→ **THE PROBLEM**
Find the word "object" in the data. Return every line where it appears.

→ **PROVIDED RECORDS**
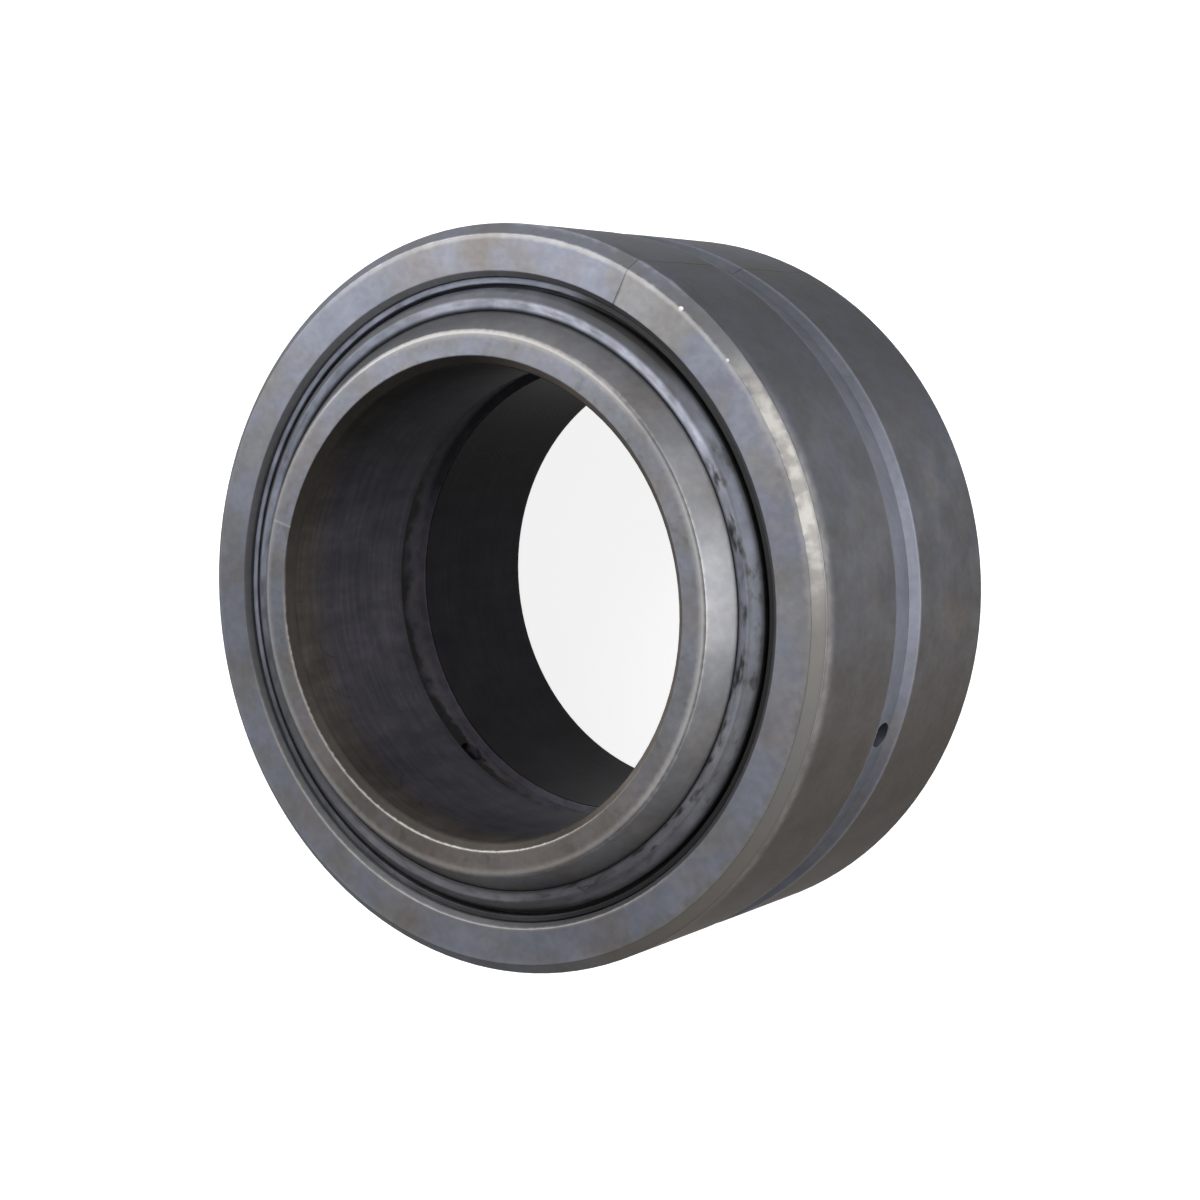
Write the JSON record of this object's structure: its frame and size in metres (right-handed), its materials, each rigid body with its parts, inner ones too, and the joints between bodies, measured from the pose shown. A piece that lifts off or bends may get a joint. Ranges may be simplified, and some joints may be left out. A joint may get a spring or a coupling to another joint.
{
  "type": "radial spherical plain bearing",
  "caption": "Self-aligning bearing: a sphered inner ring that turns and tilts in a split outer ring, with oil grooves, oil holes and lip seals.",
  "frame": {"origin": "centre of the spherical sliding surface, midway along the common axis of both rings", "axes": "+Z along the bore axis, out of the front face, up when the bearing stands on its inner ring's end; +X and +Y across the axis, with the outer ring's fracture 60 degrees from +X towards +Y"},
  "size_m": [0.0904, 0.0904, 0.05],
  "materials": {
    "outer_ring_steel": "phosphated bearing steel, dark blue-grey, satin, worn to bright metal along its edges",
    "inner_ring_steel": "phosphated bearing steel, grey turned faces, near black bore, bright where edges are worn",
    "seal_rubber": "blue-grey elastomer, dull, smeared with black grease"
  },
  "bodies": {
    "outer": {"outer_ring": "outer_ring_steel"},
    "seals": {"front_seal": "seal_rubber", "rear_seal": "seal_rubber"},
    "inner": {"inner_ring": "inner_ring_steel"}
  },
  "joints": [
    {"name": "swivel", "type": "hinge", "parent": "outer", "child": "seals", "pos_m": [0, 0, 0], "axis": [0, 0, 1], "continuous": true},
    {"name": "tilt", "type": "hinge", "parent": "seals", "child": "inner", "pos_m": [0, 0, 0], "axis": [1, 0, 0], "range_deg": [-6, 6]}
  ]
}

==

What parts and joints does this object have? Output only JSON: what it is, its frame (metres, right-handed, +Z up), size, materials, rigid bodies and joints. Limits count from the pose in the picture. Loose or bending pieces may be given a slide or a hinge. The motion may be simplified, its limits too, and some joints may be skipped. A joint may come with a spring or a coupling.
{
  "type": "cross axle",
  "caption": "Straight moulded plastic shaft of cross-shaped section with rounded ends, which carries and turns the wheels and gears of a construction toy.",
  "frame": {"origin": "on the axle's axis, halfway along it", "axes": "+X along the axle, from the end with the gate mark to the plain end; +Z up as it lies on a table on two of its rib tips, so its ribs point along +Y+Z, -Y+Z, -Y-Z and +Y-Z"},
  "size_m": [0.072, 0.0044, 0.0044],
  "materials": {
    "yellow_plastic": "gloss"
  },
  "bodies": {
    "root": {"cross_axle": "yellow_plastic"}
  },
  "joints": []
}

→ **PROBLEM SOLUTION**
Write the JSON record of this object's structure: its frame and size in metres (right-handed), its materials, each rigid body with its parts, inner ones too, and the joints between bodies, measured from the pose shown. A piece that lifts off or bends may get a joint. Ranges may be simplified, and some joints may be left out. A joint may get a spring or a coupling to another joint.
What parts and joints does this object have? Output only JSON: what it is, its frame (metres, right-handed, +Z up), size, materials, rigid bodies and joints. Limits count from the pose in the picture. Loose or bending pieces may be given a slide or a hinge. The motion may be simplified, its limits too, and some joints may be skipped. A joint may come with a spring or a coupling.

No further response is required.